> [Task statement]: Return the complete listing that follows, with each line reproduced exactly.

> [Material provided]:
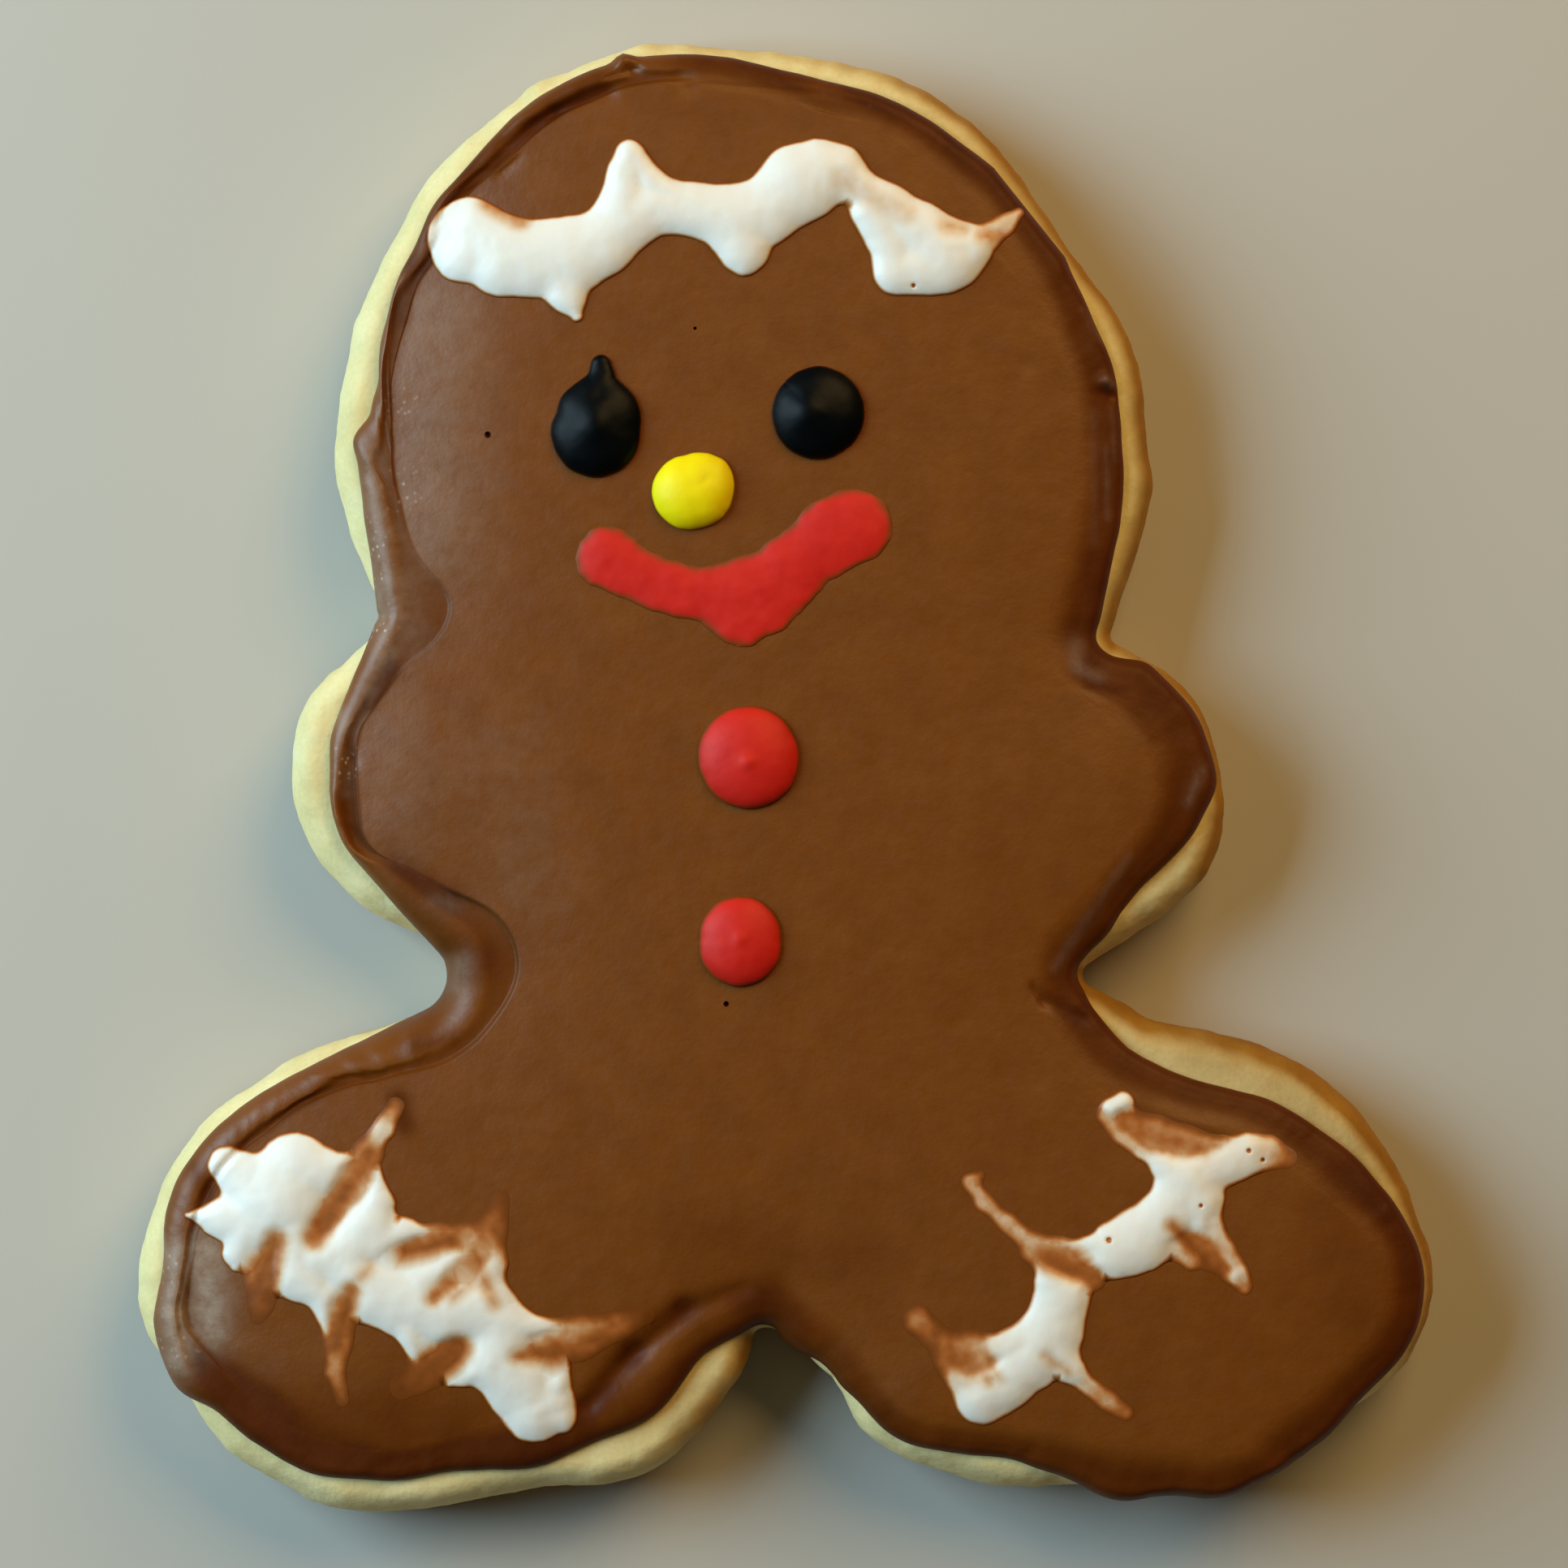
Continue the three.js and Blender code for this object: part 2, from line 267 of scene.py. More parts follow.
def ridge_relief(points, table):
    """The sum of long soft ridges: x, y at both ends, half width, height."""
    total = np.zeros(len(points))
    for x0, y0, x1, y1, half, height in table:
        way = np.array([x1 - x0, y1 - y0])
        share = np.clip((points - [x0, y0]) @ way / way.dot(way), 0, 1)
        gap = np.hypot(*(points - [x0, y0] - share[:, None] * way).T)
        total += height * np.exp(-(gap / half) ** 2)
    return total


def rough(points, size, octaves, seed):
    """Smooth unevenness with hills of that size, from about -1 to 1, at 2-D or 3-D points."""
    if points.shape[1] == 2:
        points = np.column_stack([points, np.zeros(len(points))])
    return np.array([noise.fractal(p, 1.0, 2.0, octaves) for p in points / size + seed])


def bumped(line, table, wave, seed):
    """A line with its listed bumps and a little waviness."""
    push = hills(line, table) + wave * rough(line, HAND_WAVE, 2, seed)
    return line + outward(line) * push[:, None]


def inside(points, line):
    """Which points lie inside a closed line."""
    x, y = points.T
    found = np.zeros(len(points), bool)
    for (x0, y0), (x1, y1) in zip(line, np.roll(line, -1, 0)):
        if y0 != y1:
            found ^= ((y0 > y) != (y1 > y)) & (x < (x1 - x0) * (y - y0) / (y1 - y0) + x0)
    return found


def lattice(low, high, spacing):
    """Points in rows set like bricks, from low to high."""
    rows = np.arange(low[1], high[1], spacing * math.sqrt(0.75))
    columns = np.arange(low[0], high[0], spacing)
    x, y = np.meshgrid(columns, rows)
    x[1::2] += spacing / 2
    return np.column_stack([x.ravel(), y.ravel()])


def fill(line, points=np.zeros((0, 2))):
    """Triangles over a closed line and the points inside it, as numbers into the two joined."""
    every = [Vector(p) for p in np.concatenate([line, points])]
    made = delaunay_2d_cdt(every, [], [list(range(len(line)))], 1, 1e-6)
    origin = [ids[0] for ids in made[3]]
    return [[origin[v] for v in face] for face in made[2]]


def bands(rings, size):
    """Quads between rings of size points, numbered one ring after the other."""
    numbers = np.arange(size)
    after = np.roll(numbers, -1)
    faces = []
    for ring in range(rings - 1):
        low, high = ring * size, (ring + 1) * size
        faces += np.column_stack([low + numbers, low + after, high + after, high + numbers]).tolist()
    return faces


def smooth(x, low, high):
    """0 up to low and 1 from high on, with a smooth slope between. High may be the lower of the two."""
    t = np.clip((x - low) / (high - low), 0, 1)
    return t * t * (3 - 2 * t)


def make_room(points, pits, rings, count, clear):
    """Points with those near an air pit taken out for its middle and for rings of count points round it.

    The rings and the clear ground are shares of the pit's radius.
    """
    turns = np.radians(np.arange(0, 360, 360 / count))
    circle = np.column_stack([np.cos(turns), np.sin(turns)])
    for x, y, radius in pits:
        points = points[np.hypot(points[:, 0] - x, points[:, 1] - y) > clear * radius]
        points = np.concatenate([points, [[x, y]], *([x, y] + circle * radius * ring for ring in rings)])
    return points


def pitted(points, pits, floor, wall):
    """1 on the floor of an air pit, 0 outside its wall, both shares of the pit's radius."""
    most = np.zeros(len(points))
    for x, y, radius in pits:
        gap = np.hypot(points[:, 0] - x, points[:, 1] - y)
        most = np.maximum(most, 1 - smooth(gap, floor * radius, wall * radius))
    return most


def make_piece(name, vertices, faces, slot, **marks):
    """A smooth-shaded mesh from millimetres, with its slot's finish and marks at its points for it."""
    mesh = bpy.data.meshes.new(name)
    mesh.from_pydata((np.asarray(vertices) * MM).tolist(), [], faces)
    mesh.validate()
    for mark, values in marks.items():
        mesh.attributes.new(mark, "FLOAT", "POINT").data.foreach_set("value", np.asarray(values, np.float32))
    mesh.shade_smooth()
    mesh.set_sharp_from_angle(angle=SHARP_FROM)
    mesh.materials.append(FINISHES[slot])
    piece = bpy.data.objects.new(name, mesh)
    bpy.context.scene.collection.objects.link(piece)
    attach(piece, "root")
    return piece


# ----------------------------------------
# Materials


def linear(code):
    """An sRGB hex colour as the shader's linear one."""
    parts = [int(code[i:i + 2], 16) / 255 for i in (1, 3, 5)]
    return [c / 12.92 if c <= 0.04045 else ((c + 0.055) / 1.055) ** 2.4 for c in parts] + [1.0]


def add(material, kind, settings=None, **inputs):
    """A node with its settings, and its inputs set, or linked to a socket or to a node's first output.

    An input goes by its name, with _ for a space, or by i and its number.
    """
    node = material.node_tree.nodes.new("ShaderNode" + kind)
    for key, value in (settings or {}).items():
        setattr(node, key, value)
    for key, value in inputs.items():
        socket = node.inputs[int(key[1:]) if key[1:].isdigit() else key.replace("_", " ")]
        if isinstance(value, bpy.types.Node):
            value = value.outputs[0]
        if isinstance(value, bpy.types.NodeSocket):
            material.node_tree.links.new(value, socket)
        else:
            socket.default_value = value
    return node


def new_material(name):
    """A material with no nodes but its output."""
    material = bpy.data.materials.new(name)
    material.use_nodes = True
    material.node_tree.nodes.clear()
    return material


def finish_material(material, shader):
    """The shader to the material's output."""
    add(material, "OutputMaterial", Surface=shader)
    return material


def colour_ramp(material, factor, stops):
    """A ramp of sRGB colours at their places."""
    ramp = add(material, "ValToRGB", Fac=factor)
    while len(ramp.color_ramp.elements) < len(stops):
        ramp.color_ramp.elements.new(0.5)
    for element, (place, code) in zip(ramp.color_ramp.elements, stops):
        element.position = place
        element.color = linear(code)
    return ramp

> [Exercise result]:
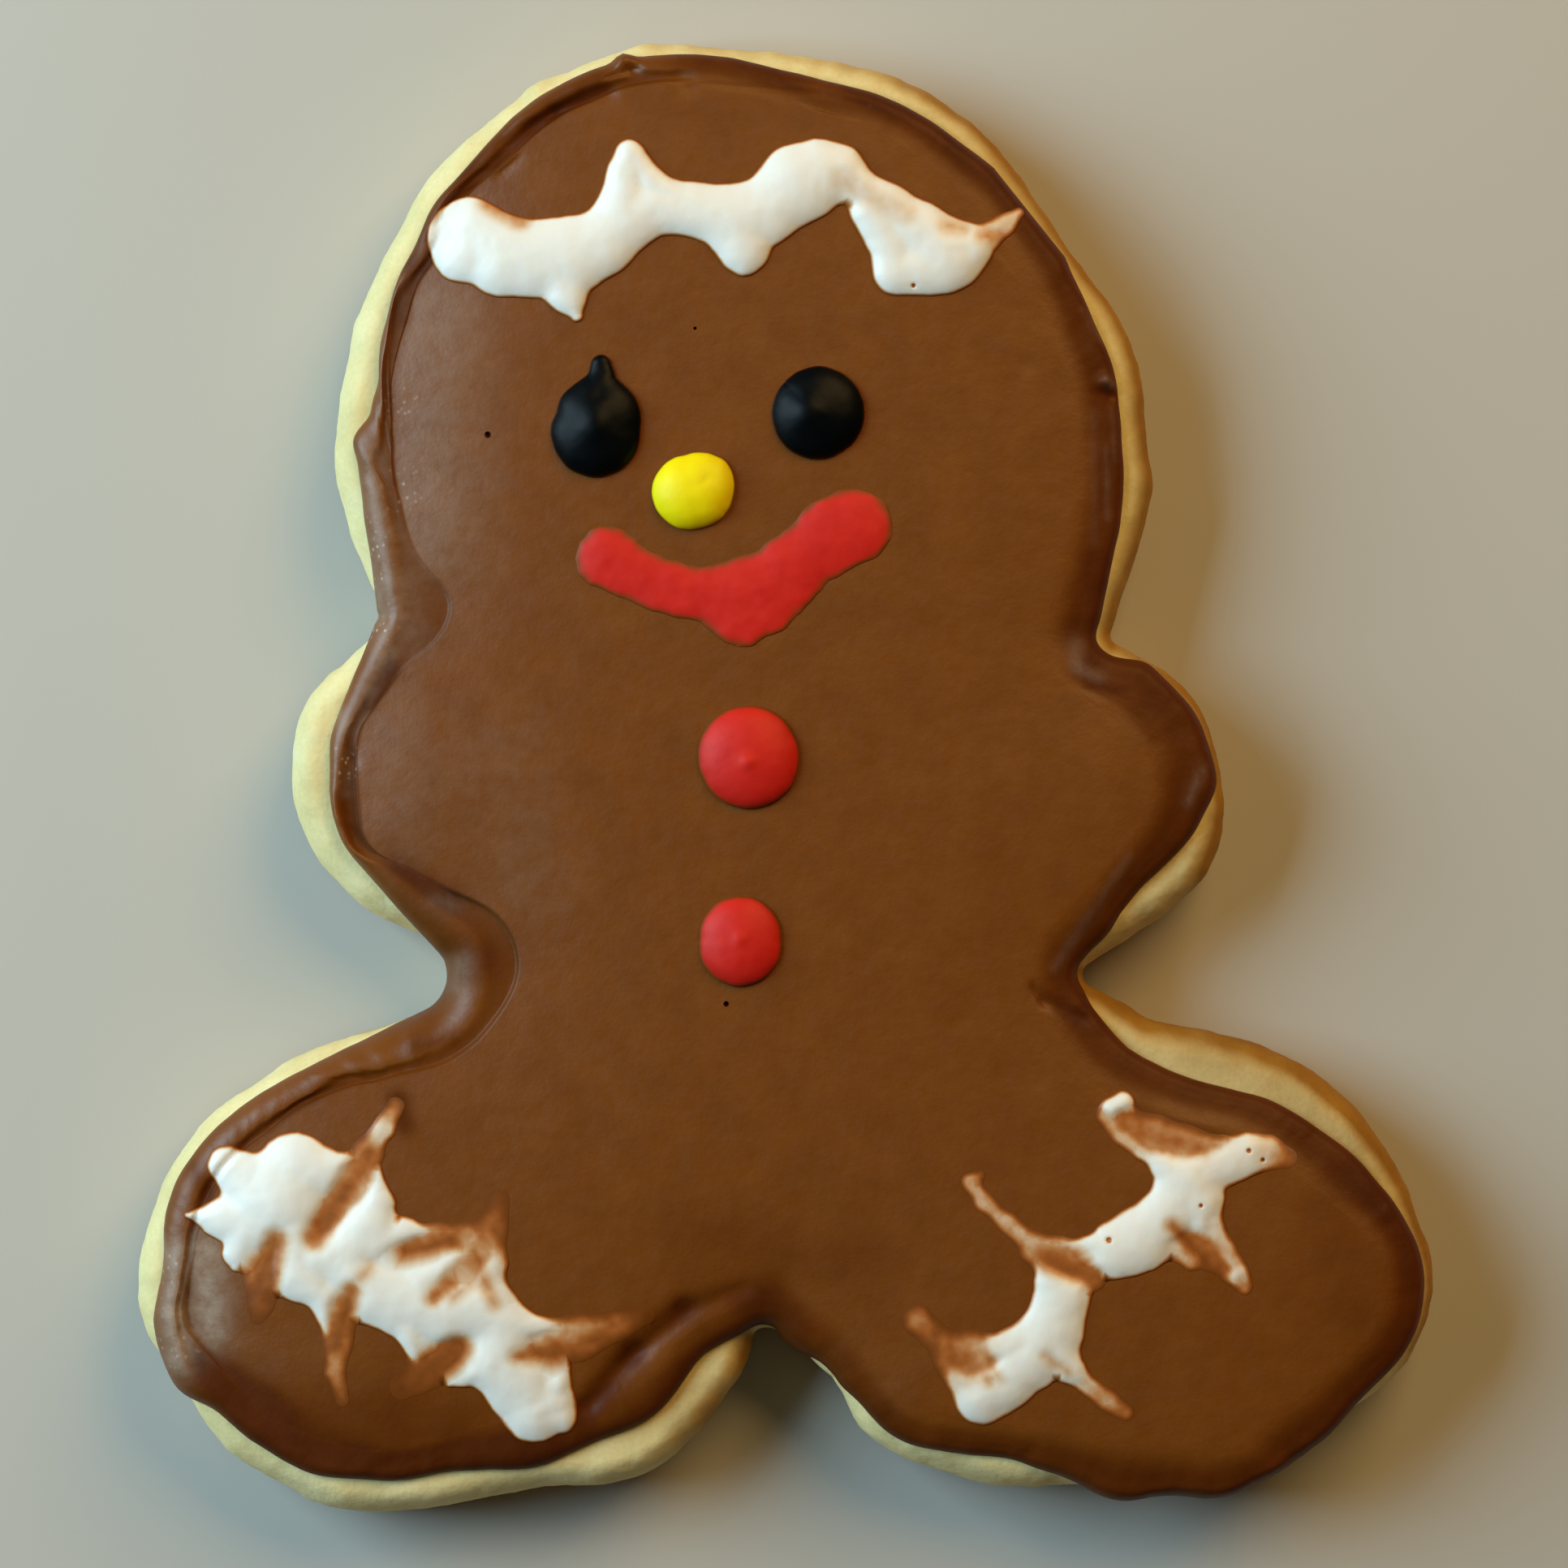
Continue the three.js and Blender code for this object: part 2, from line 267 of scene.py. More parts follow.
def ridge_relief(points, table):
    """The sum of long soft ridges: x, y at both ends, half width, height."""
    total = np.zeros(len(points))
    for x0, y0, x1, y1, half, height in table:
        way = np.array([x1 - x0, y1 - y0])
        share = np.clip((points - [x0, y0]) @ way / way.dot(way), 0, 1)
        gap = np.hypot(*(points - [x0, y0] - share[:, None] * way).T)
        total += height * np.exp(-(gap / half) ** 2)
    return total


def rough(points, size, octaves, seed):
    """Smooth unevenness with hills of that size, from about -1 to 1, at 2-D or 3-D points."""
    if points.shape[1] == 2:
        points = np.column_stack([points, np.zeros(len(points))])
    return np.array([noise.fractal(p, 1.0, 2.0, octaves) for p in points / size + seed])


def bumped(line, table, wave, seed):
    """A line with its listed bumps and a little waviness."""
    push = hills(line, table) + wave * rough(line, HAND_WAVE, 2, seed)
    return line + outward(line) * push[:, None]


def inside(points, line):
    """Which points lie inside a closed line."""
    x, y = points.T
    found = np.zeros(len(points), bool)
    for (x0, y0), (x1, y1) in zip(line, np.roll(line, -1, 0)):
        if y0 != y1:
            found ^= ((y0 > y) != (y1 > y)) & (x < (x1 - x0) * (y - y0) / (y1 - y0) + x0)
    return found


def lattice(low, high, spacing):
    """Points in rows set like bricks, from low to high."""
    rows = np.arange(low[1], high[1], spacing * math.sqrt(0.75))
    columns = np.arange(low[0], high[0], spacing)
    x, y = np.meshgrid(columns, rows)
    x[1::2] += spacing / 2
    return np.column_stack([x.ravel(), y.ravel()])


def fill(line, points=np.zeros((0, 2))):
    """Triangles over a closed line and the points inside it, as numbers into the two joined."""
    every = [Vector(p) for p in np.concatenate([line, points])]
    made = delaunay_2d_cdt(every, [], [list(range(len(line)))], 1, 1e-6)
    origin = [ids[0] for ids in made[3]]
    return [[origin[v] for v in face] for face in made[2]]


def bands(rings, size):
    """Quads between rings of size points, numbered one ring after the other."""
    numbers = np.arange(size)
    after = np.roll(numbers, -1)
    faces = []
    for ring in range(rings - 1):
        low, high = ring * size, (ring + 1) * size
        faces += np.column_stack([low + numbers, low + after, high + after, high + numbers]).tolist()
    return faces


def smooth(x, low, high):
    """0 up to low and 1 from high on, with a smooth slope between. High may be the lower of the two."""
    t = np.clip((x - low) / (high - low), 0, 1)
    return t * t * (3 - 2 * t)


def make_room(points, pits, rings, count, clear):
    """Points with those near an air pit taken out for its middle and for rings of count points round it.

    The rings and the clear ground are shares of the pit's radius.
    """
    turns = np.radians(np.arange(0, 360, 360 / count))
    circle = np.column_stack([np.cos(turns), np.sin(turns)])
    for x, y, radius in pits:
        points = points[np.hypot(points[:, 0] - x, points[:, 1] - y) > clear * radius]
        points = np.concatenate([points, [[x, y]], *([x, y] + circle * radius * ring for ring in rings)])
    return points


def pitted(points, pits, floor, wall):
    """1 on the floor of an air pit, 0 outside its wall, both shares of the pit's radius."""
    most = np.zeros(len(points))
    for x, y, radius in pits:
        gap = np.hypot(points[:, 0] - x, points[:, 1] - y)
        most = np.maximum(most, 1 - smooth(gap, floor * radius, wall * radius))
    return most


def make_piece(name, vertices, faces, slot, **marks):
    """A smooth-shaded mesh from millimetres, with its slot's finish and marks at its points for it."""
    mesh = bpy.data.meshes.new(name)
    mesh.from_pydata((np.asarray(vertices) * MM).tolist(), [], faces)
    mesh.validate()
    for mark, values in marks.items():
        mesh.attributes.new(mark, "FLOAT", "POINT").data.foreach_set("value", np.asarray(values, np.float32))
    mesh.shade_smooth()
    mesh.set_sharp_from_angle(angle=SHARP_FROM)
    mesh.materials.append(FINISHES[slot])
    piece = bpy.data.objects.new(name, mesh)
    bpy.context.scene.collection.objects.link(piece)
    attach(piece, "root")
    return piece


# ----------------------------------------
# Materials


def linear(code):
    """An sRGB hex colour as the shader's linear one."""
    parts = [int(code[i:i + 2], 16) / 255 for i in (1, 3, 5)]
    return [c / 12.92 if c <= 0.04045 else ((c + 0.055) / 1.055) ** 2.4 for c in parts] + [1.0]


def add(material, kind, settings=None, **inputs):
    """A node with its settings, and its inputs set, or linked to a socket or to a node's first output.

    An input goes by its name, with _ for a space, or by i and its number.
    """
    node = material.node_tree.nodes.new("ShaderNode" + kind)
    for key, value in (settings or {}).items():
        setattr(node, key, value)
    for key, value in inputs.items():
        socket = node.inputs[int(key[1:]) if key[1:].isdigit() else key.replace("_", " ")]
        if isinstance(value, bpy.types.Node):
            value = value.outputs[0]
        if isinstance(value, bpy.types.NodeSocket):
            material.node_tree.links.new(value, socket)
        else:
            socket.default_value = value
    return node


def new_material(name):
    """A material with no nodes but its output."""
    material = bpy.data.materials.new(name)
    material.use_nodes = True
    material.node_tree.nodes.clear()
    return material


def finish_material(material, shader):
    """The shader to the material's output."""
    add(material, "OutputMaterial", Surface=shader)
    return material


def colour_ramp(material, factor, stops):
    """A ramp of sRGB colours at their places."""
    ramp = add(material, "ValToRGB", Fac=factor)
    while len(ramp.color_ramp.elements) < len(stops):
        ramp.color_ramp.elements.new(0.5)
    for element, (place, code) in zip(ramp.color_ramp.elements, stops):
        element.position = place
        element.color = linear(code)
    return ramp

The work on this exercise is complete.